Set up a virtual environment called env
python3 -m venv env
Activate it
source env/bin/activate
Install the required dependencies
pip3 install -r requirements.txt
Once you start an Elasticsearch instance, then each example includes code to generate some sample data. This is typically done using the Demo
object from the demo module, for example:
>>> from examples.apriori.demo import Demo
>>> demo = Demo(user_name='my_user', password='my_password')
>>> demo.setup()
where 'my_user' and 'my_password' are the user name and password for the Elasticsearch instance you've started.
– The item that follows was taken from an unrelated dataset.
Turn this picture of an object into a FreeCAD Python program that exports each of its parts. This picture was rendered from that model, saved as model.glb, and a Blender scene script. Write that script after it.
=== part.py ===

The Demo
object also allows you to run the aggregation using the Elasticsearch Python to see the result on the demo data set, for example:
>>> demo.run()
For the apriori example you should see output like:
FREQUENT ITEM SETS DEMO...
FREQUENT_SETS(size=1)
DIAMETER_PEER_GROUP_DOWN / support = 0.163
DIAMETER_PEER_GROUP_DOWN_RX / support = 0.1385
NO_PEER_GROUP_MEMBER_AVAILABLE / support = 0.309
DIAMETER_PEER_GROUP_UP_TX / support = 0.1535
PAD-Failure / support = 0.175
NO_PROCESS_STATE / support = 0.1385
NO_RESPONSE / support = 0.3305
DIAMETER_PEER_GROUP_UP_RX / support = 0.145
IP_REACHABLE / support = 0.5105
RELAY_LINK_STATUS / support = 0.3675
POM-Failure / support = 0.1765
MISMATCH_REQUEST_RESPONSE / support = 0.1815
vPAS-Failure / support = 0.1755
PROCESS_STATE / support = 0.291
IP_NOT_REACHABLE / support = 0.351
DIAMETER_PEER_GROUP_DOWN_GX / support = 0.1405
FREQUENT_SETS(size=2)
PAD-Failure PROCESS_STATE / support = 0.1445
DIAMETER_PEER_GROUP_UP_TX POM-Failure / support = 0.1475
MISMATCH_REQUEST_RESPONSE PAD-Failure / support = 0.1525
...
Each example directory also includes the scripted metric request in a text file, for example examples/apriori/scripted_metric_frequent_sets.txt. This can be pasted also be pasted and run kibana dev console as follows:
GET apriori_demo/_search
{
"size": 0,
"query": {
"function_score": {
"random_score": {}
}
},
...
}